— Request —
Please write out the complete listing that follows, exactly as it reads.

::::

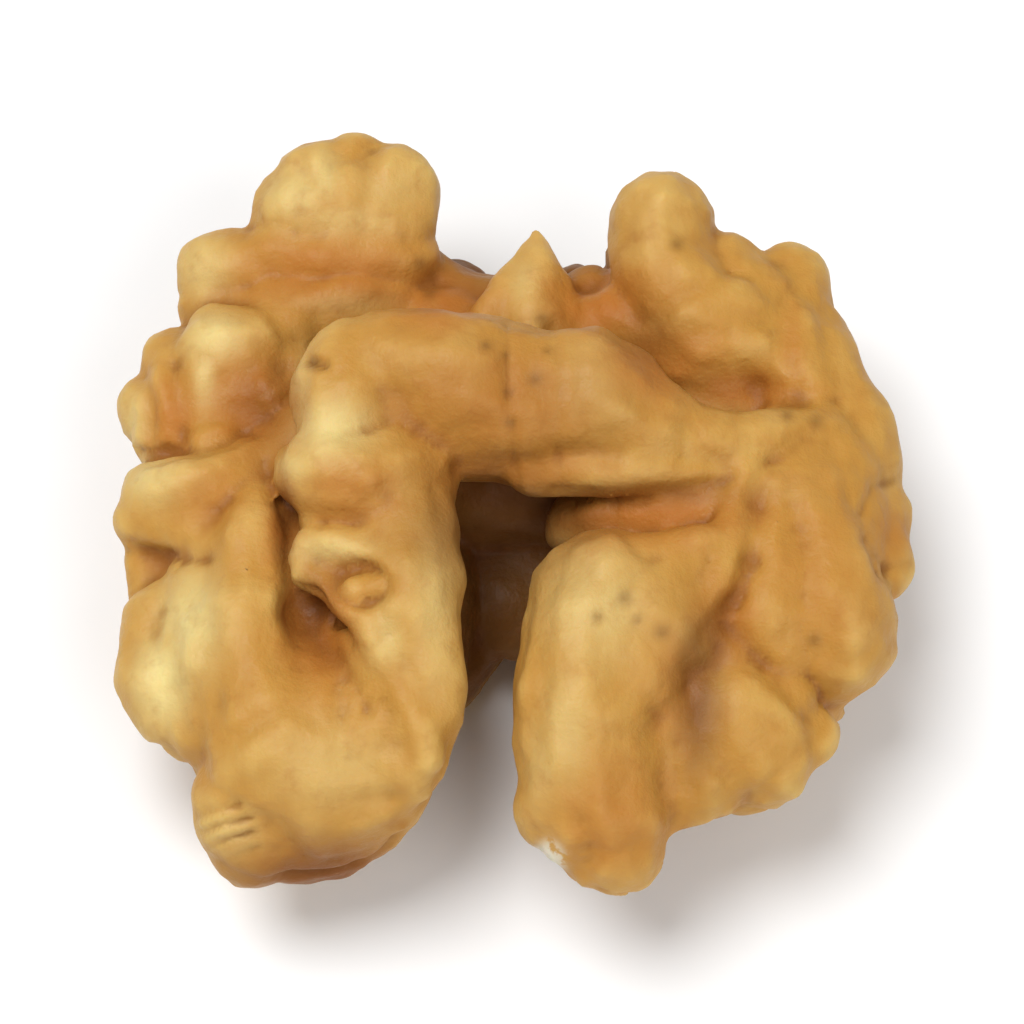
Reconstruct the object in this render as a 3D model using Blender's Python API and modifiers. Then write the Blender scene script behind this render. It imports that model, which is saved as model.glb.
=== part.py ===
# Walnut kernel: one half of the seed, lying on its rounded outer side with the inner face up.
# Metres, +Z up, +Y towards the pointed end of the nut. The origin is on the table under the middle.
import math
import random

import bmesh
import bpy
import numpy as np
from mathutils import Matrix, Vector, noise

MM = 0.001

# The kernel's real width. The sizes below are drawn a little larger, and seat() scales them to it.
KERNEL_WIDTH = 32.0

# Driving sizes of the drawing, in millimetres.
DOME_LENGTH = 30.4
DOME_WIDTH = 30.0
DOME_DEPTH = 8.6
RIM_HEIGHT = 9.0
REST_CUT = 0.6

# The folds of the inner face are laid out as the eye meets them, looking down at this angle above the
# table: across, up the view, and height of the fold's middle above the table.
VIEW_ANGLE = math.radians(62)
VIEW_HEIGHT = 10.0

BEAD_STEP = 0.55
VOXEL = 0.28
SMOOTH_ROUNDS = 3
LUMP_SIZE = 3.4
LUMP_HEIGHT = 0.32
MOST_TRIANGLES = 11500

SKIN_COLOUR = (0.62, 0.39, 0.16, 1.0)
SKIN_ROUGHNESS = 0.45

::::

— Result for this task —
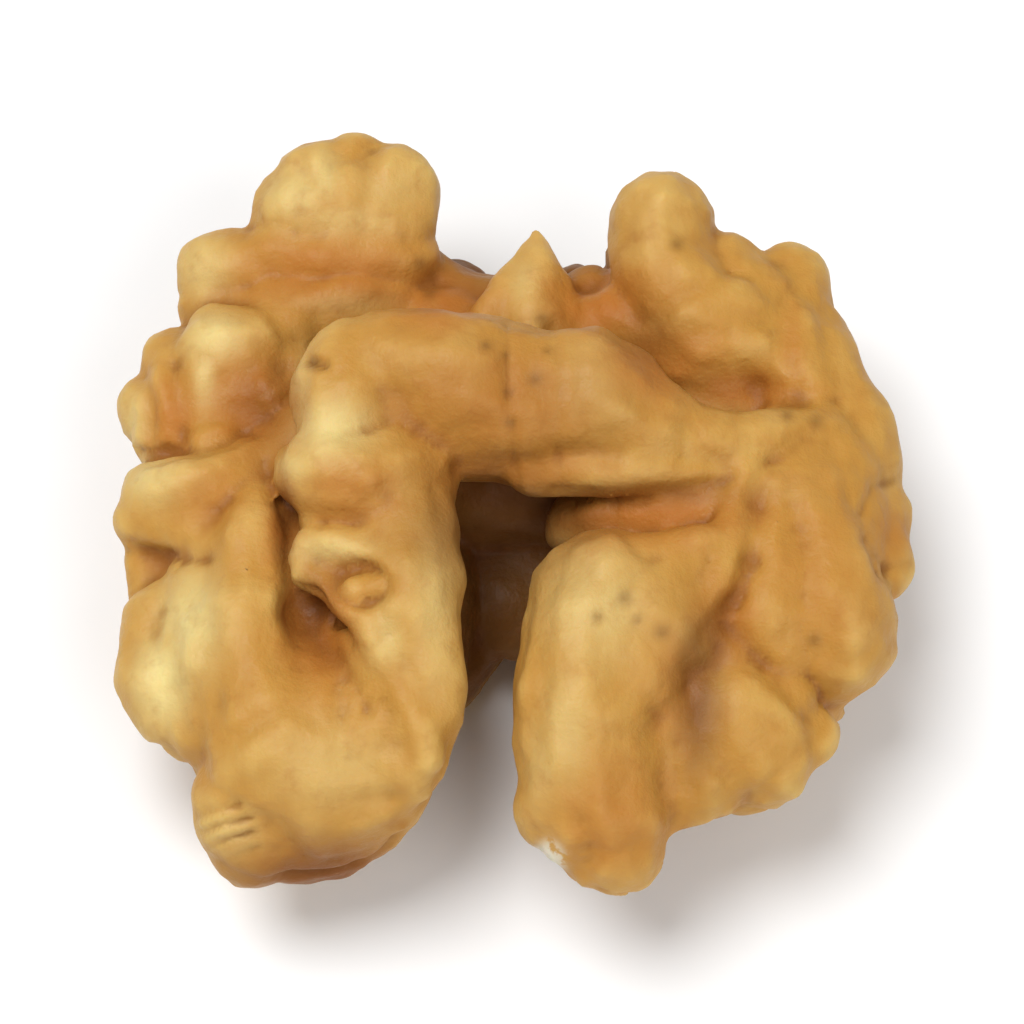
Reconstruct the object in this render as a 3D model using Blender's Python API and modifiers. Then write the Blender scene script behind this render. It imports that model, which is saved as model.glb.
=== part.py ===
# Walnut kernel: one half of the seed, lying on its rounded outer side with the inner face up.
# Metres, +Z up, +Y towards the pointed end of the nut. The origin is on the table under the middle.
import math
import random

import bmesh
import bpy
import numpy as np
from mathutils import Matrix, Vector, noise

MM = 0.001

# The kernel's real width. The sizes below are drawn a little larger, and seat() scales them to it.
KERNEL_WIDTH = 32.0

# Driving sizes of the drawing, in millimetres.
DOME_LENGTH = 30.4
DOME_WIDTH = 30.0
DOME_DEPTH = 8.6
RIM_HEIGHT = 9.0
REST_CUT = 0.6

# The folds of the inner face are laid out as the eye meets them, looking down at this angle above the
# table: across, up the view, and height of the fold's middle above the table.
VIEW_ANGLE = math.radians(62)
VIEW_HEIGHT = 10.0

BEAD_STEP = 0.55
VOXEL = 0.28
SMOOTH_ROUNDS = 3
LUMP_SIZE = 3.4
LUMP_HEIGHT = 0.32
MOST_TRIANGLES = 11500

SKIN_COLOUR = (0.62, 0.39, 0.16, 1.0)
SKIN_ROUGHNESS = 0.45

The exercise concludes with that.